道长遑然,忙伸手搀扶二位,“二位施主切莫行此大礼,贫道担当不起,二位快快请起。”
“道长你不救咱们柳家,咱就长跪不起,咱家已是穷途末路,生死难测了啊,难道柳家就此灭亡了吗……”柳世仁嚎啕大哭。
“罪过,罪过啊!”道长摇头,若有所思,“万物相生相克,无下则无上,无低则无高,无苦则无甜,既生因,必生果,既生果,何虑哉?”
“道长,道长你言下之意我女儿还有得救吗?求道长大发慈悲为柳家指明一条生路吧……”柳世仁立即肯求。

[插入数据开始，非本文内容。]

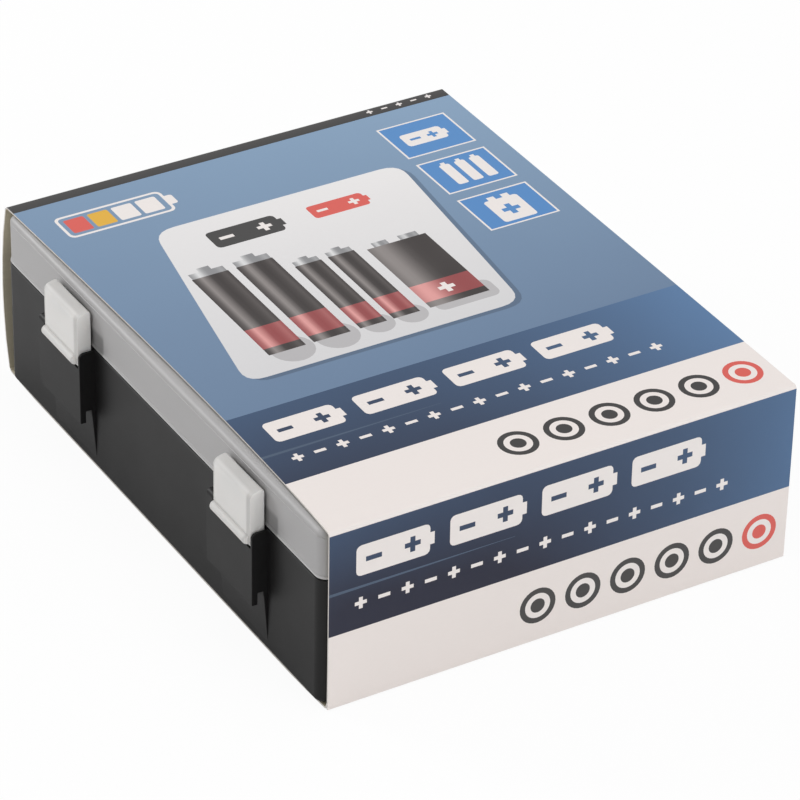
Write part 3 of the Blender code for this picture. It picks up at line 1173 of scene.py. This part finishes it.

道长仍是不紧不慢地说:“潮起潮落,花谢花开,岁月有更替,世道有轮回……”
“求你别打哑谜了,你们修仙道人,素来高风亮节,理应救人于水火之中,济世望风云之外!我们柳家祖上世代清白,贤良方正,如今遭此劫难,实属不该啊。求道长一定要为我们柳家指明一条生路啊。我们柳家只剩下如烟这一根独苗了,难道真要让柳家断子绝孙吗?”柳世仁一把鼻涕一把泪的,哭得昏天暗地。
“道长,您不能见死不救吧?柳家不能就这么没了啊……”赵九娘也是哭得上气不接下气。“唉,世闻柳家世代清白光明磊落,又乐善好施,柳氏祖上德高望重惠泽四方,可谓千载扬名流芳百世,种善因得善果,贫道就为柳家指点迷津吧。”
“多谢道长,谢道长怜悯……道长今日恩德,柳家没齿难忘,来世当牛做马也要报答道长救命之恩……”二位急忙叩头道谢。